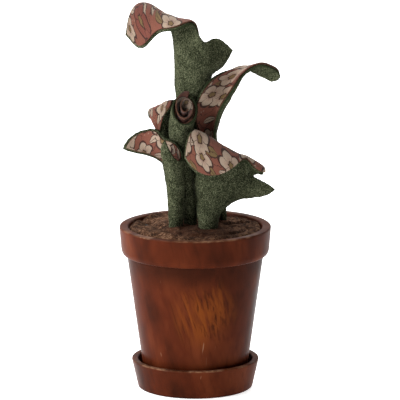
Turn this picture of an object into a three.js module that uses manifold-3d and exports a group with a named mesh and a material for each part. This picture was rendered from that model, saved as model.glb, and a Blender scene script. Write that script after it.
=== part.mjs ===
// A small potted pitcher plant made of cloth: six pitchers cut from green wool felt with a
// printed cotton lining, standing in a brown cloth soil over a firm filling, in a turned
// wooden pot on its turned wooden saucer. Millimetres, +Z up, -Y is the front.
// The origin is the middle of the saucer's flat underside.
import * as THREE from "three";
import * as BufferGeometryUtils from "three/addons/utils/BufferGeometryUtils.js";
import Module from "manifold-3d";

// ---- driving dimensions -------------------------------------------------------------------
const CLEARANCE = 0.3; // between touching pieces

const SAUCER_HEIGHT = 11.9;
const SAUCER_RIM_RADIUS = 25.6;
const SAUCER_FOOT_RADIUS = 22.9;
const SAUCER_WALL = 2.6;
const SAUCER_FLOOR = 2.5;

const POT_TOP = 66;
const POT_RIM_RADIUS = 30.4;
const POT_FOOT_RADIUS = 20.2;
const POT_SHOULDER_RADIUS = 27.4;
const POT_BAND_HEIGHT = 11.4;
const POT_WALL = 3.5;
const POT_FLOOR = 4.5;

const SOIL_RADIUS = 26.3;
const SOIL_EDGE = 65.2;
const SOIL_CROWN = 67.5;
const SOIL_THICKNESS = 1.6;
const SOIL_ROLL = { radius: 23.9, width: 1.6, height: 1.4 };
const SOIL_CREASE = { radius: 20.2, width: 1.3, depth: 0.6 };
const SOIL_ROLL_SIDE = 215; // direction in degrees in which the roll is highest

const FELT_THICKNESS = 0.85;
const LINING_THICKNESS = 0.6;
const STEM_BOTTOM = 50;

const LATHE_SIDES = 40;
const HOLE_SIDES = 16;

// ---- materials ----------------------------------------------------------------------------
const wood = () => new THREE.MeshStandardMaterial({ color: 0x7a3d22, roughness: 0.42, metalness: 0 });
const felt = () => new THREE.MeshStandardMaterial({ color: 0x55603f, roughness: 0.96, metalness: 0 });
const print = () => new THREE.MeshStandardMaterial({ color: 0xa5614c, roughness: 0.85, metalness: 0 });
const soilCloth = () => new THREE.MeshStandardMaterial({ color: 0x6b4a35, roughness: 0.97, metalness: 0 });
const foam = () => new THREE.MeshStandardMaterial({ color: 0x3d3a36, roughness: 0.9, metalness: 0 });

// ---- turned wood --------------------------------------------------------------------------
function turned(outline) {
  const points = outline.map(([radius, z]) => new THREE.Vector2(radius, z));
  // a lathe turns about Y, so the turned piece is stood up along Z
  return new THREE.LatheGeometry(points, LATHE_SIDES).rotateX(Math.PI / 2);
}

function saucerGeometry() {
  const edge = 0.5;
  const footRound = 0.9;
  const innerTop = SAUCER_RIM_RADIUS - SAUCER_WALL;
  const innerFoot = SAUCER_FOOT_RADIUS - 1.7;
  return turned([
    [0, 0],
    [SAUCER_FOOT_RADIUS - footRound, 0],
    [SAUCER_FOOT_RADIUS - 0.2, 0.35],
    [SAUCER_FOOT_RADIUS + 0.2, footRound],
    [SAUCER_RIM_RADIUS, SAUCER_HEIGHT - edge],
    [SAUCER_RIM_RADIUS - edge, SAUCER_HEIGHT],
    [innerTop + edge, SAUCER_HEIGHT],
    [innerTop, SAUCER_HEIGHT - edge],
    [innerFoot, SAUCER_FLOOR],
    [0, SAUCER_FLOOR],
  ]);
}

const POT_FOOT = SAUCER_FLOOR + CLEARANCE;
const BAND_BOTTOM = POT_TOP - POT_BAND_HEIGHT;
const INNER_FLOOR = POT_FOOT + POT_FLOOR;
const INNER_FLOOR_RADIUS = POT_FOOT_RADIUS - POT_WALL + 0.4;
const INNER_RIM_RADIUS = POT_RIM_RADIUS - POT_WALL;

function potInnerRadius(z) {
  return THREE.MathUtils.mapLinear(z, INNER_FLOOR, POT_TOP, INNER_FLOOR_RADIUS, INNER_RIM_RADIUS);
}

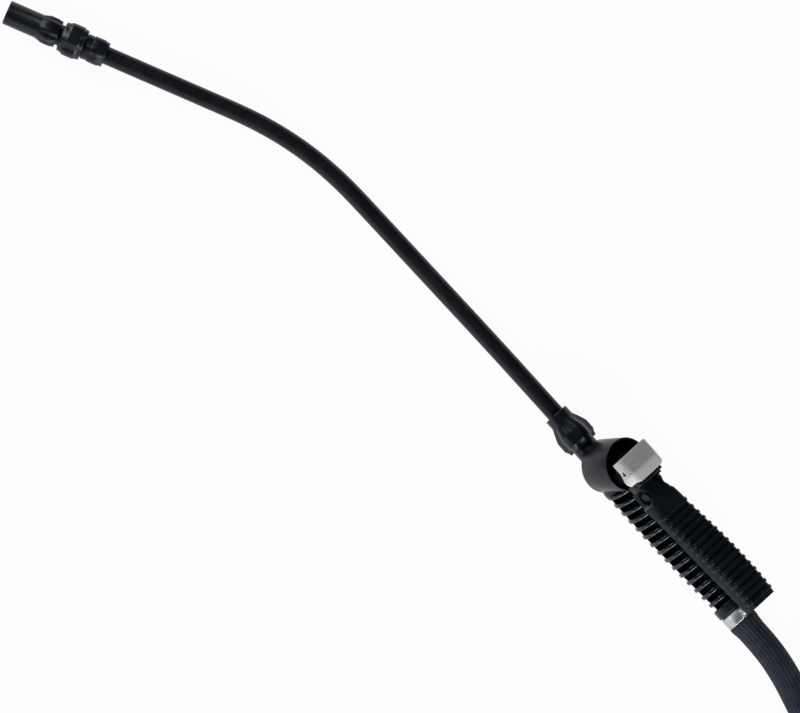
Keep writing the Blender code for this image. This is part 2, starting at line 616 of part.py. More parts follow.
---------------
DO THIS – Print the material above verbatim, first line through the line containing "const HOLE_SIDES = 16;", both included.

REPLY –
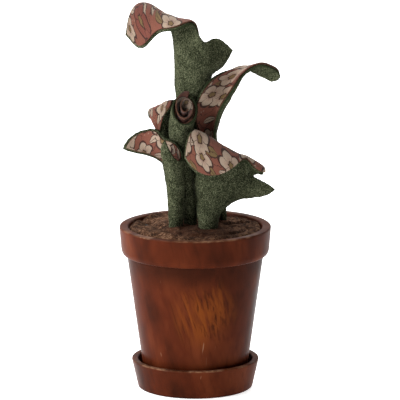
Turn this picture of an object into a three.js module that uses manifold-3d and exports a group with a named mesh and a material for each part. This picture was rendered from that model, saved as model.glb, and a Blender scene script. Write that script after it.
=== part.mjs ===
// A small potted pitcher plant made of cloth: six pitchers cut from green wool felt with a
// printed cotton lining, standing in a brown cloth soil over a firm filling, in a turned
// wooden pot on its turned wooden saucer. Millimetres, +Z up, -Y is the front.
// The origin is the middle of the saucer's flat underside.
import * as THREE from "three";
import * as BufferGeometryUtils from "three/addons/utils/BufferGeometryUtils.js";
import Module from "manifold-3d";

// ---- driving dimensions -------------------------------------------------------------------
const CLEARANCE = 0.3; // between touching pieces

const SAUCER_HEIGHT = 11.9;
const SAUCER_RIM_RADIUS = 25.6;
const SAUCER_FOOT_RADIUS = 22.9;
const SAUCER_WALL = 2.6;
const SAUCER_FLOOR = 2.5;

const POT_TOP = 66;
const POT_RIM_RADIUS = 30.4;
const POT_FOOT_RADIUS = 20.2;
const POT_SHOULDER_RADIUS = 27.4;
const POT_BAND_HEIGHT = 11.4;
const POT_WALL = 3.5;
const POT_FLOOR = 4.5;

const SOIL_RADIUS = 26.3;
const SOIL_EDGE = 65.2;
const SOIL_CROWN = 67.5;
const SOIL_THICKNESS = 1.6;
const SOIL_ROLL = { radius: 23.9, width: 1.6, height: 1.4 };
const SOIL_CREASE = { radius: 20.2, width: 1.3, depth: 0.6 };
const SOIL_ROLL_SIDE = 215; // direction in degrees in which the roll is highest

const FELT_THICKNESS = 0.85;
const LINING_THICKNESS = 0.6;
const STEM_BOTTOM = 50;

const LATHE_SIDES = 40;
const HOLE_SIDES = 16;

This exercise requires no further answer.